**Instructions for the task**
Extract the lines between the ones holding "base_frame()" and "import math", inclusive, exactly as written and nothing more.

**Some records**
..............................

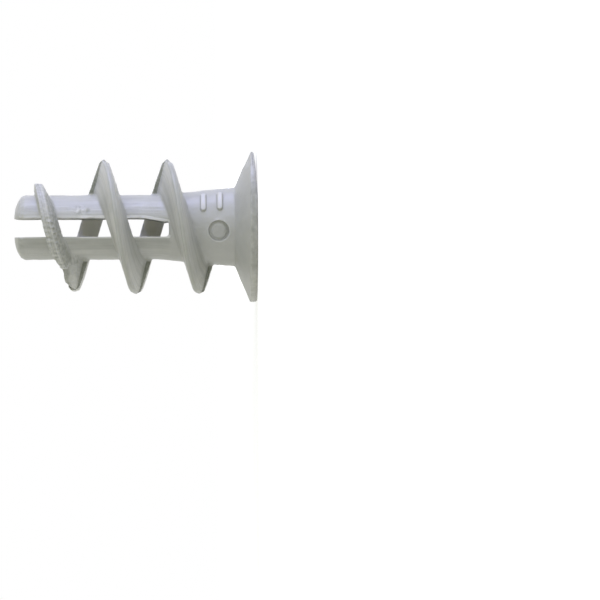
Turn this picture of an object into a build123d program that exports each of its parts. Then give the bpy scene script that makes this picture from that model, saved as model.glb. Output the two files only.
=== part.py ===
from build123d import *
from math import ceil, cos, floor, hypot, radians, sin
import os

# Plasterboard plug: one nylon moulding that drills its own hole.
# Lengths are in millimetres and angles in degrees.
# It stands on its head: Z = 0 is the head's outer face and Z grows along the axis to the tip.
# The two slots face -Y and +Y, which leaves a prong on each side of X. Angles run anticlockwise from +X.

# Head, collar, shank and tip
length = 22.0
head_radius = 6.85
rim_height = 0.62
rim_rounding = 0.1
head_height = 2.0
collar_foot_radius = 3.6
collar_top = 8.8
shank_radius = 2.91
tip_drop = 0.75

# Screw bore, straight through the collar and narrowing between the prongs
bore_radius = 1.55
bore_tip_radius = 1.1

# Cross recess for the driver
recess_core_radius = 2.0
recess_wall = 0.8
recess_arm_width = 1.3
recess_depth = 4.0
recess_draft = 0.3

# Slots between the prongs
slot_width = 1.8
slot_end = 7.97
slot_slant_length = 2.2
slot_slant = 0.4
slot_corner_radius = 0.3
slot_bevel = 0.22
slot_core_gap = 0.09

# Main thread, right-handed
thread_radius = 6.0
thread_pitch = 5.75
thread_base_width = 2.04
thread_crest_width = 0.45
thread_foot = 5.18
crest_bevel = 0.12
root_sink = 0.35

# Low lead thread, which runs from near the tip to the ramp where the main thread rises
lead_radius = 4.05
lead_crest_width = 0.7
lead_base_width = 1.25
lead_advance = 0.7
lead_swell = 0.31
lead_tip_gap = 2.46
lead_start_angle = -6.0
lead_turn = 190.0

# Notches across the lead's crest, from below the slot to the ramp
notch_start_turn = 92.0
notch_angle = 7.0
notch_depth = 0.12

# Ramp at the start of the main thread and run-out at its foot
ramp_turn = 47.0
full_thread_turn = 184.0
runout_turn = 95.0

# Steps at the mould's parting plane XZ, where each half-turn is widened to leave the mould along Y
parting_step = 0.42
parting_crest_step = 0.15
parting_turn = 45.0

# Moulding marks on the collar: two raised bars and the round sunk mark of the gate
mark_height = 0.12
bar_length = 2.1
bar_width = 0.45
bar_angle = -47.0
bar_places = (3.36, 4.86)
gate_radius = 0.95
gate_depth = 0.25
gate_angle = -97.0
gate_place = 3.45

# Widest angle between neighbouring sections along the thread
section_step = 18.0

root_radius = shank_radius - root_sink
lead_start_height = length - lead_tip_gap
ramp_start = full_thread_turn - ramp_turn
runout_end = (lead_start_height - thread_foot) / thread_pitch * 360 + runout_turn


def station(turn):
    """Axial plane at this many degrees back from the lead's blunt start: X points outwards, Y to the tip."""
    angle = radians(lead_start_angle - turn)
    return Plane(
        origin=(0, 0, lead_start_height - thread_pitch * turn / 360),
        x_dir=(cos(angle), sin(angle), 0),
        z_dir=(sin(angle), -cos(angle), 0),
    )


def half_width(radius):
    """Half the main thread's width along the axis at this radius."""
    flank_slope = (thread_base_width - thread_crest_width) / 2 / (thread_radius - shank_radius)
    return thread_crest_width / 2 + flank_slope * (thread_radius - radius)


def eased(share):
    """Share of a rise that starts and ends level."""
    share = min(max(share, 0), 1)
    return share * share * (3 - 2 * share)


def crossing(half):
    """Turn at which this half-turn of the thread starts, on the mould's parting plane."""
    return 180 * half + lead_start_angle


def half_turns():
    """Number of each of the main thread's half-turns."""
    return range(floor((ramp_start - lead_start_angle) / 180), ceil((runout_end - lead_start_angle) / 180))


def widening(radius, turn, edge):
    """Extra width of a flank at this radius, which fades with the turn from the edge of the half-turn."""
    share = (radius - shank_radius) / (thread_radius - shank_radius)
    step = parting_step + (parting_crest_step - parting_step) * share
    return step * max(0, 1 - abs(turn - edge) / parting_turn) ** 2


def main_section(turn, half):
    """Section of one half-turn of the main thread, whose root is sunk in the shank's wall."""
    rise = eased((turn - ramp_start) / ramp_turn) * eased((runout_end - turn) / runout_turn)
    crest_radius = shank_radius + (thread_radius - shank_radius) * rise
    corner_radius = crest_radius - crest_bevel
    crest = half_width(crest_radius) - crest_bevel
    corner = half_width(corner_radius)
    root = half_width(root_radius)
    start, end = crossing(half), crossing(half + 1)
    with BuildSketch(station(turn)) as section:
        with BuildLine():
            Polyline(
                (root_radius, -root - widening(root_radius, turn, start)),
                (corner_radius, -corner - widening(corner_radius, turn, start)),
                (crest_radius, -crest),
                (crest_radius, crest),
                (corner_radius, corner + widening(corner_radius, turn, end)),
                (root_radius, root + widening(root_radius, turn, end)),
                close=True,
            )
        make_face()
    return section.sketch


def lead_section(turn):
    """Section of the lead thread: square towards the tip, swelling at half-way, with a sloping flank."""
    front = lead_advance + lead_swell * sin(radians(180 * turn / lead_turn))
    flank_top = front - lead_crest_width
    flank_foot = lead_advance - lead_base_width
    flank_slope = (flank_top - flank_foot) / (lead_radius - shank_radius)
    with BuildSketch(station(turn)) as section:
        with BuildLine():
            Polyline(
                (root_radius, front),
                (lead_radius, front),
                (lead_radius, flank_top),
                (root_radius, flank_foot - flank_slope * root_sink),
                close=True,
            )
        make_face()
    return section.sketch


def collar_radius(height):
    """Radius of the collar's taper at this height."""
    share = (height - head_height) / (collar_top - head_height)
    return collar_foot_radius + (shank_radius - collar_foot_radius) * share


def collar_plane(angle, height):
    """Plane that touches the collar at this place and faces outwards, with X around the collar."""
    turn, radius = radians(angle), collar_radius(height)
    return Plane(
        origin=(radius * cos(turn), radius * sin(turn), height),
        x_dir=(-sin(turn), cos(turn), 0),
        z_dir=(cos(turn), sin(turn), 0),
    )


def turns(first, last):
    """Evenly spaced stations from one turn to another, both included."""
    steps = ceil((last - first) / section_step)
    return [first + (last - first) * step / steps for step in range(steps + 1)]


with BuildPart() as bars:
    # Two bars around the collar, trimmed to an even height above its taper
    for place in bar_places:
        with BuildSketch(collar_plane(bar_angle, place)):
            SlotOverall(bar_length, bar_width)
    extrude(amount=shank_radius - bore_radius, both=True)
    with BuildSketch(Plane.XZ):
        with BuildLine():
            Polyline(
                (0, head_height),
                (collar_foot_radius + mark_height, head_height),
                (shank_radius + mark_height, collar_top),
                (0, collar_top),
                close=True,
            )
        make_face()
    revolve(axis=Axis.Z, mode=Mode.INTERSECT)

with BuildSketch(Plane.XZ) as slot:
    # Slot seen along Y, with the side on +X slanting in towards the closed end
    side = slot_width / 2
    with BuildLine():
        Polyline(
            (-side, length),
            (-side, slot_end),
            (side - slot_slant, slot_end),
            (side, slot_end + slot_slant_length),
            (side, length),
            close=True,
        )
    make_face()
    fillet(vertices().group_by(Axis.Y)[0], slot_corner_radius)

with BuildPart() as slot_core:
    # Space of the mould's core, which reaches a little past the shank where the thread bridges the slots
    with BuildSketch(Plane.XY.offset(slot_end)):
        Circle(shank_radius + slot_core_gap)
    extrude(amount=length - slot_end)
    extrude(slot.sketch, amount=head_radius, both=True, mode=Mode.INTERSECT)

with BuildPart() as lead:
    # Lead, with notches across its crest up to the ramp
    loft([lead_section(turn) for turn in turns(0, lead_turn)])
    for notch in range(ceil((ramp_start - notch_start_turn) / notch_angle)):
        middle = station(notch_start_turn + notch * notch_angle)
        with BuildSketch(Plane(middle.origin, x_dir=middle.x_dir, z_dir=(0, 0, 1))):
            with BuildLine():
                Polyline(
                    (lead_radius - notch_depth, 0),
                    (lead_radius + notch_depth, 2 * notch_depth),
                    (lead_radius + notch_depth, -2 * notch_depth),
                    close=True,
                )
            make_face()
    extrude(amount=lead_base_width, both=True, mode=Mode.SUBTRACT)

with BuildPart() as plug_body:
    # Head, collar, shank and domed tip in one turned profile
    with BuildSketch(Plane.XZ):
        with BuildLine():
            Polyline(
                (0, length),
                (0, 0),
                (head_radius - rim_rounding, 0),
                (head_radius, rim_rounding),
                (head_radius, rim_height),
                (collar_foot_radius, head_height),
                (shank_radius, collar_top),
                (shank_radius, length - tip_drop),
            )
            Line((0, length), (bore_tip_radius, length))
            RadiusArc(
                (bore_tip_radius, length),
                (shank_radius, length - tip_drop),
                ((shank_radius - bore_tip_radius) ** 2 + tip_drop**2) / (2 * tip_drop),
            )
        make_face()
    revolve(axis=Axis.Z)

    # Slots, bevelled where they come out of the shank
    extrude(slot.sketch, amount=head_radius, both=True, mode=Mode.SUBTRACT)
    rim_edges = edges(Select.LAST).filter_by(
        lambda edge: hypot(edge.center().X, edge.center().Y) > shank_radius - slot_bevel
    )
    chamfer(rim_edges, slot_bevel)

    # Main thread, one half-turn after another from the ramp to the run-out, and the lead
    for half in half_turns():
        first = max(ramp_start, crossing(half))
        last = min(runout_end, crossing(half + 1))
        loft([main_section(turn, half) for turn in turns(first, last)])
    add(lead.part)
    add(slot_core.part, mode=Mode.SUBTRACT)

    # Moulding marks
    add(bars.part)
    with BuildSketch(collar_plane(gate_angle, gate_place)):
        Circle(gate_radius)
    extrude(amount=gate_depth, both=True, mode=Mode.SUBTRACT)

    # Cross recess in the head's face
    recess_reach = collar_foot_radius - recess_wall
    for height, inset in ((0, 0), (recess_depth, recess_draft)):
        with BuildSketch(Plane.XY.offset(height)):
            reach, width = 2 * (recess_reach - inset), recess_arm_width - inset
            Rectangle(reach, width)
            Rectangle(width, reach)
    loft(ruled=True, mode=Mode.SUBTRACT)

    # Screw bore, widened to the core of the recess
    with BuildSketch(Plane.XZ):
        with BuildLine():
            Polyline(
                (0, 0),
                (recess_core_radius, 0),
                (bore_radius, recess_depth),
                (bore_radius, slot_end),
                (bore_tip_radius, length),
                (0, length),
                close=True,
            )
        make_face()
    revolve(axis=Axis.Z, mode=Mode.SUBTRACT)

plug_body.part.label = "plug_body"

os.makedirs("parts", exist_ok=True)
export_step(plug_body.part, "parts/plug_body.step")
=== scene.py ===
"""The look of a plasterboard plug in moulded nylon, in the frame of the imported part. The plug stands on its
head at z = 0 and its tip points along +Z. The camera looks along +Y with +X up, as in the photograph, where
the plug lies with its head to the right. The scene is in metres, and MM brings sizes in millimetres to it."""

import bpy
from math import cos, pi, radians, sin, tau
from mathutils import Matrix, Vector

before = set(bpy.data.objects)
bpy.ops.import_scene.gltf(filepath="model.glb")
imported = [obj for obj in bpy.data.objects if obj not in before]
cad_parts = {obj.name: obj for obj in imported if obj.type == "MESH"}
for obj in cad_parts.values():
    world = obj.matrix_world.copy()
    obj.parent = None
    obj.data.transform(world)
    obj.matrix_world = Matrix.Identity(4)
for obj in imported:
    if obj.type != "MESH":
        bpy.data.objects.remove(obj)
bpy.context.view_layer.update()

MM = 0.001

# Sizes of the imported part, in millimetres
HEAD_RADIUS = 6.85
COLLAR_FOOT = 2.0
COLLAR_FOOT_RADIUS = 3.6
COLLAR_TOP = 8.8
SHANK_RADIUS = 2.91
TIP = 22.0
SLOT_END = 7.97
SLOT_SIDE = 0.9
SLOT_SLANT = 0.4
SLOT_SLANT_TOP = 10.17
THREAD_PITCH = 5.75
THREAD_LOWEST = COLLAR_FOOT + 0.8
CREST_RADIUS = 6.0

# Lead thread, where each turn is in degrees from its blunt start
LEAD_RADIUS = 4.05
LEAD_START_HEIGHT = 19.54
LEAD_START_ANGLE = -6.0
LEAD_LOWEST = 16.2
NOTCHES_START_TURN = 75.0
NOTCH_MIDDLE_TURN = 92.0
NOTCH_ANGLE = 7.0
LEDGE_TURN = 151.0
PARTING_TURN = 174.5

# Marks on the collar, at their angles round the plug and places along Z
BAR_ANGLE = -47.0
BAR_PLACES = (3.36, 4.86)
BAR_LENGTH = 2.1
BAR_WIDTH = 0.45
GATE_ANGLE = -97.0
GATE_PLACE = 3.45
GATE_RADIUS = 0.95
MARK_FACING = 2.2

# Moulding faults on the prong on +X: a scuff and a pit, each at its place along X and Z
SCUFF_PLACE = (1.5, 15.95)
SCUFF_GRAIN = 2.8
PIT_PLACE = (1.45, 15.25)

# Nylon, with its sRGB colours from 0 to 255 at the shades 0 and 1
DARK_NYLON = (186, 187, 180)
PALE_NYLON = (219, 219, 214)
MEAN_SHADE = 0.5
MEAN_ROUGHNESS = 0.44
ROUGHNESS_CHANGE = 0.25
NYLON_IOR = 1.53
SUBSURFACE_SHARE = 0.3
SUBSURFACE_RADIUS = (1.0, 0.95, 0.7)
SUBSURFACE_SCALE = 1.5 * MM

# Modifiers
WELD_DISTANCE = 0.001 * MM
VOXEL_SIZE = 0.075 * MM
SMOOTH_FACTOR = 0.5
SMOOTH_STEPS = 3
TRIANGLES_KEPT = 0.33

# Camera
CAMERA_PLACE = Vector((-5.53, -243.7, 4.95)) * MM
CAMERA_TARGET = Vector((-6.70, 0, -3.94)) * MM
CAMERA_ROLL = 0.262
CAMERA_LENS = 160.06
SENSOR = 36.0
CLIP_START = 0.01
CLIP_END = 10

# Lamps: name, place, size, power in watts and linear colour
LAMP_TARGET = Vector((0, 0, 0.011))
LAMPS = (
    ("top", (0.34, 0.0, 0.05), (0.08, 0.08), 0.49, (0.55, 0.57, 1.0)),
    ("top_front", (0.22, -0.20, 0.12), (0.24, 0.20), 0.25, (0.77, 0.81, 1.0)),
    ("under", (-0.34, 0.0, 0.05), (0.08, 0.08), 0.06, (1.0, 1.0, 1.0)),
)
WORLD_LIGHT = (0.43, 0.435, 0.385)

# The floor glows to the camera: less near the plug, where its shadow shows, and up to white further out
FLOOR_HALF = 0.6
FLOOR_COLOUR = (0.9, 0.9, 0.9, 1)
FLOOR_GLOW = 0.56
FLOOR_FADE_START = 0.03
FLOOR_FADE_END = 0.12


def linear(colour):
    """Linear colour, with alpha, of an sRGB colour given from 0 to 255."""
    shares = [c / 255 for c in colour]
    return [s / 12.92 if s <= 0.04045 else ((s + 0.055) / 1.055) ** 2.4 for s in shares] + [1.0]


def look_along(forward, up):
    """Rotation of a camera or lamp that looks along forward, with its top towards up."""
    back = -forward.normalized()
    right = up.cross(back).normalized()
    return Matrix((right, back.cross(right), back)).transposed().to_quaternion()


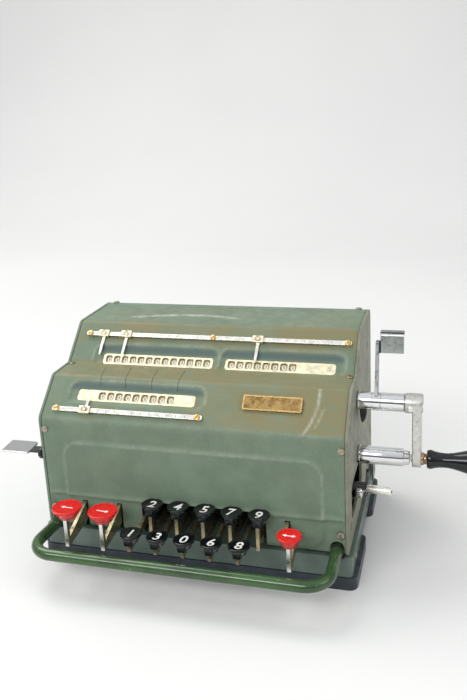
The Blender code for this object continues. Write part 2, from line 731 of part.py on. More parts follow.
def handle():
    """Turned grip with a flange, a neck and a pear-shaped end, bored for its pin."""
    length = GRIP_END - GRIP_START
    shape = [(0.00, 6.2), (0.03, 6.8), (0.06, 6.6), (0.12, 5.5), (0.19, 5.0), (0.27, 5.5),
             (0.36, 6.8), (0.46, 8.4), (0.57, 9.8), (0.68, 10.5), (0.79, 10.3),
             (0.88, 9.0), (0.95, 6.4), (0.99, 3.2)]
    outer = [(GRIP_START + share * length, radius) for share, radius in shape]
    bore = PIN_RADIUS + GAP
    profile = [(216.0, 0.0), (216.0, bore), (GRIP_START, bore), *outer, (GRIP_END, 0.0)]
    part("handle_grip", turned(profile, "x", HANDLE_AXIS, 20), "black_plastic",
         (GRIP_START, *HANDLE_AXIS), smooth=True)


def stop_post():
    """Fixed post that the crank's arm rests against at home."""
    start, end = CASE_HALF + GAP, 149.2
    profile = [(start, 0.0), (start, 7.2), (start + 1.4, 7.2), (start + 1.4, BARREL_RADIUS),
               (end - 4.5, BARREL_RADIUS), (end - 2.6, 5.2), (end - 0.6, 4.9), (end, 4.2),
               (end, 0.0)]
    part("stop_post", turned(profile, "x", HANDLE_AXIS, 20), "chrome", smooth=True)


def rotor_drum():
    """Pinwheel drum that slides along its shaft: nine discs on one sleeve."""
    first, high, low = -69.0, 16.5, 13.5
    profile = []
    for index in range(SETTING_DIGITS):
        left = first + index * DIGIT_PITCH
        profile += [(left, low), (left + 1.4, high), (left + DIGIT_PITCH - 1.4, high)]
    end = first + SETTING_DIGITS * DIGIT_PITCH
    bore = 3.5 + GAP
    profile += [(end, low), (end, bore), (first, bore)]
    part("rotor_drum", turned(profile, "x", ROTOR_AXIS, 14), "brass",
         (first, *ROTOR_AXIS))


# ---- levers ------------------------------------------------------------------------


def product_clear_lever():
    """Tall lever that turns on the crank sleeve, with a folded thumb plate."""
    pivot = (126.0, *CRANK_AXIS)
    hub = [(NECK[0] + GAP, 5.5), (NECK[0] + GAP, 6.5), (NECK[1] - GAP, 6.5),
           (NECK[1] - GAP, 5.5)]
    lever = part("product_clear_lever", turned(hub, "x", CRANK_AXIS, 20), "steel", pivot)
    y, z = CRANK_AXIS
    arm = [(y - 4.0, z + 5.75), (y + 4.0, z + 5.75), (y + 11.5, z + 41.0),
           (y + 5.6, z + 42.4), (y + 3.2, z + 34.0)]
    join(lever, tool("clear_arm", prism(arm, "x", 124.8, 127.2)))
    root = z + 33.8
    plate = [(y + 6.0, root), (y + 8.0, root), (y + 9.6, root + 12.4),
             (y + 13.4, root + 13.0), (y + 13.6, root + 14.3), (y + 8.2, root + 13.8)]
    join(lever, tool("clear_thumb", prism(plate, "x", 128.0, 144.2)))
    web = [(y + 5.4, root + 0.4), (y + 8.4, root + 0.4), (y + 9.0, root + 8.5),
           (y + 6.4, root + 8.5)]
    join(lever, tool("clear_root", prism(web, "x", 125.0, 128.6)))


def setting_clear_lever():
    """Short lever in the right-hand recess, with a cross bar for the finger."""
    y, z = KEY_PIVOT
    pivot = (104.0, y, z)
    arm = lever_outline([(40.0, 64.0), (34.0, 61.0), (36.0, 55.0)])
    lever = part("setting_clear_lever", prism(arm, "x", 102.6, 105.0), "steel", pivot)
    cut(lever, tool("setting_bore", rod(98.0, 112.0, KEY_SHAFT_RADIUS + GAP, "x",
                                        KEY_PIVOT, 16)))
    join(lever, tool("setting_stub", rod(103.5, 120.5, 3.2, "x", (38.5, 59.5), 14)))
    link = [(35.5, 53.5), (42.0, 52.0), (53.5, 66.0), (51.0, 70.0), (46.0, 70.0)]
    join(lever, tool("setting_link", prism(link, "x", 118.6, 121.4)))
    bar = rod(0.0, 20.5, 2.7, "x", (0.0, 0.0), 14)
    bar.transform(Matrix.Translation((117.4, 39.0, 57.9))
                  @ Matrix.Rotation(math.radians(-13), 4, "Z")
                  @ Matrix.Rotation(math.radians(-4), 4, "Y"))
    join(lever, tool("setting_bar", bar))
    join(lever, tool("setting_knob", rod(114.6, 119.2, 4.2, "x", (37.0, 55.8), 12)))


def counter_clear_lever():
    """Lever on the left side, with a flat thumb plate that is pressed down."""
    y, z = COUNTER_LEVER_AXIS
    pivot = (-116.0, y, z)
    inner = CASE_HALF - PLATE
    lever = part("counter_clear_lever", rod(-118.4, -inner + 4.0, 5.0, "x", (y, z), 20),
                 "steel", pivot)
    arm = arc((y, z), 7.0, -70, 70, 6)
    arm += [(8.0, 86.0), (3.0, 84.2), (4.5, 77.5)]
    join(lever, tool("counter_arm", prism(arm, "x", -118.2, -115.4)))
    plate = [(0.0, 82.6), (17.0, 83.4), (17.0, 84.9), (0.0, 84.1)]
    join(lever, tool("counter_thumb", prism(plate, "x", -147.0, -116.5)))


base_frame()
foot("foot_front", BASE_FRONT - FOOT_RIM, 54.0)
foot("foot_rear", BASE_BACK + FOOT_RIM, 94.0)
guard_bar()
front_cover()
rear_cover()
side_plates()
window_plates()
rails()
sliders()
name_plate()
registers()
keys()
crank()
stop_post()
rotor_drum()
product_clear_lever()
setting_clear_lever()
counter_clear_lever()
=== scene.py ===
"""Looks for the hand-cranked adding machine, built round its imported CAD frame.

Shapes are drawn in millimetres in the machine's own frame, which is taken from the
frame's boxes: X across the case from its middle, Y from the front wall to the back, and
Z up from 28.2 mm below the covers' lower edge.  TO_ROW turns it into the row frame.
"""
import json
import math

import bmesh
import bpy
from mathutils import Matrix, Vector, noise


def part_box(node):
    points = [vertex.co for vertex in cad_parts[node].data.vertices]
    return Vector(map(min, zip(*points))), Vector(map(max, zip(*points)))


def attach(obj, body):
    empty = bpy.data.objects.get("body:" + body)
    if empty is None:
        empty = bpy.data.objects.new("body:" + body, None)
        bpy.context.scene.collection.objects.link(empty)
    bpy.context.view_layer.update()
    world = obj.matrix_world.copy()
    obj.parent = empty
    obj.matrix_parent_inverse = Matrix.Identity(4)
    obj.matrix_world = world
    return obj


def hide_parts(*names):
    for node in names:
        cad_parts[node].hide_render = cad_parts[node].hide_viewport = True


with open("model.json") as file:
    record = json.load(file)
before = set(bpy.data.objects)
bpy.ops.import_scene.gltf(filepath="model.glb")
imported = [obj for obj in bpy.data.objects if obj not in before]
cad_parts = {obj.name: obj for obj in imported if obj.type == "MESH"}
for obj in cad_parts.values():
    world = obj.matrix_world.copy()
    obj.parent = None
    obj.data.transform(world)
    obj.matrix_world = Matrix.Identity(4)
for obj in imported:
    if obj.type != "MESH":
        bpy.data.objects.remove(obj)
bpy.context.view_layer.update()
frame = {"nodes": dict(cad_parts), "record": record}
JOINTS = {joint["name"]: joint for joint in frame["record"]["behaviour"]["joints"]}

# ---- driving dimensions, in millimetres ----------------------------------------------
MM = 0.001
COVER_FOOT = 28.2
LEFT_PLATE, RIGHT_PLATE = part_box("side_plate_left"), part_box("side_plate_right")
ORIGIN = Vector(((LEFT_PLATE[0].x + RIGHT_PLATE[1].x) / 2, RIGHT_PLATE[0].y,
                 RIGHT_PLATE[0].z - COVER_FOOT * MM))
TO_ROW = Matrix.Translation(ORIGIN) @ Matrix.Scale(MM, 4)
FROM_ROW = TO_ROW.inverted()

CASE_HALF = (RIGHT_PLATE[1].x - LEFT_PLATE[0].x) / 2 / MM
PLATE = (RIGHT_PLATE[1].x - RIGHT_PLATE[0].x) / MM
GAP = 0.3
COVER_HALF = CASE_HALF - PLATE - GAP
SHEET = 1.6
FRONT_BEND, STEP_FRONT = (0.0, 113.0), (26.9, 137.2)
STEP_CREASE, TOP_FRONT, TOP_BACK = (52.5, 137.2), (80.2, 162.5), (140.0, 162.5)
COVER_SPLIT = 126.0
BEND, CREASE = 6.0, 0.8
PITCH = 6.6                     # of the numeral wheels
BEAD_Z = 54.3                   # height of the bead across the front wall


def machine_box(node):
    """A CAD node's lowest and highest corner in machine millimetres."""
    low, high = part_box(node)
    return FROM_ROW @ low, FROM_ROW @ high


def hinge_centre(joint):
    """(y, z) of a hinge that runs along X, in machine millimetres."""
    point = FROM_ROW @ Vector(JOINTS[joint]["pos_m"])
    return point.y, point.z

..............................

**Written reply**
base_frame()
foot("foot_front", BASE_FRONT - FOOT_RIM, 54.0)
foot("foot_rear", BASE_BACK + FOOT_RIM, 94.0)
guard_bar()
front_cover()
rear_cover()
side_plates()
window_plates()
rails()
sliders()
name_plate()
registers()
keys()
crank()
stop_post()
rotor_drum()
product_clear_lever()
setting_clear_lever()
counter_clear_lever()
=== scene.py ===
"""Looks for the hand-cranked adding machine, built round its imported CAD frame.

Shapes are drawn in millimetres in the machine's own frame, which is taken from the
frame's boxes: X across the case from its middle, Y from the front wall to the back, and
Z up from 28.2 mm below the covers' lower edge.  TO_ROW turns it into the row frame.
"""
import json
import math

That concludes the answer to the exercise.